Even a very high recycling rate of 90 percent will provide greatly reduced amounts of the material after only a few cycles (reductions of 50 percent after only six iterations).

The main problem with the circular economy is that is does not have a target for how much material it can actually circulate in the economy without transgressing planetary boundaries. Indeed, this lack of a clear goal for what constitutes truly sustainable consumption is at the heart of our current blindness regarding our relationship with the natural world.

Let’s be clear that we have to use the term “sustainable” carefully. We should be using it as it is defined – capable of being sustained – to provide what is needed to exist.

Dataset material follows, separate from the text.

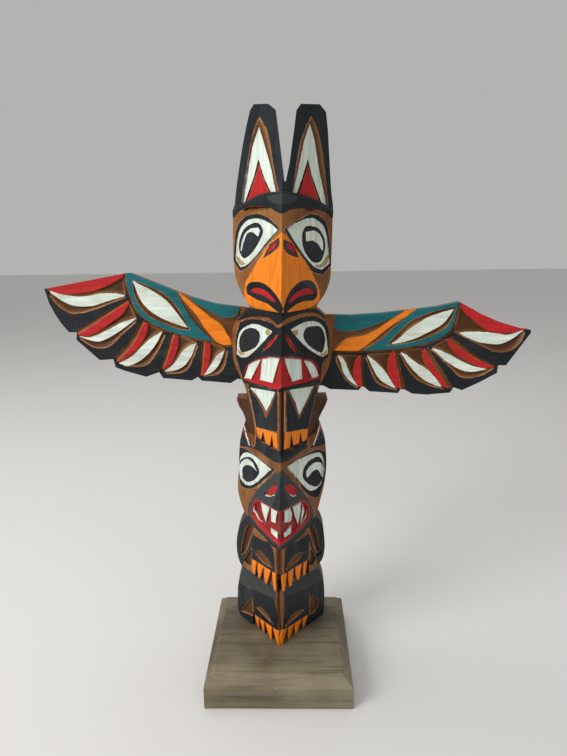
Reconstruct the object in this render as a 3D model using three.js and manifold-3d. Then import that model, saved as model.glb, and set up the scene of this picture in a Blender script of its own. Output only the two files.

Our ecological footprint is telling us that our current rate of consumption is not sustainable – that it will not allow us to continue to exist.

Too often we seem to refer to some product or activity as sustainable when we actually mean it is a bit less unsustainable – but how much less is never stated. This misuse of the term “sustainable” gives a false impression of progress – we are actually going backwards.

At some level of awareness we do understand the conflict between genuine sustainable consumption and natural systems. That’s why we try to make things less unsustainable. We know we have a problem. But without grasping the sheer magnitude of the problem (it’s huge), and a clear goal for the level of consumption that actually qualifies as sustainable, it is difficult to see how we can ever achieve it.

Humanity’s current quest for technologies to provide cheap and abundant energy is in direct conflict with humanity’s need for sustainable consumption.

Our technological cleverness is enormous. But unless it is guided by some wisdom about our relationship with the natural world, it will be our undoing.

One way of beginning this journey would be to supersede the Zero Carbon Act with a Sustainable Consumption Act, which clearly reflects the magnitude of the challenge we have, sets out a timetable for action, and specifies what actions to take. Reducing energy consumption will be at the heart of an effective Act.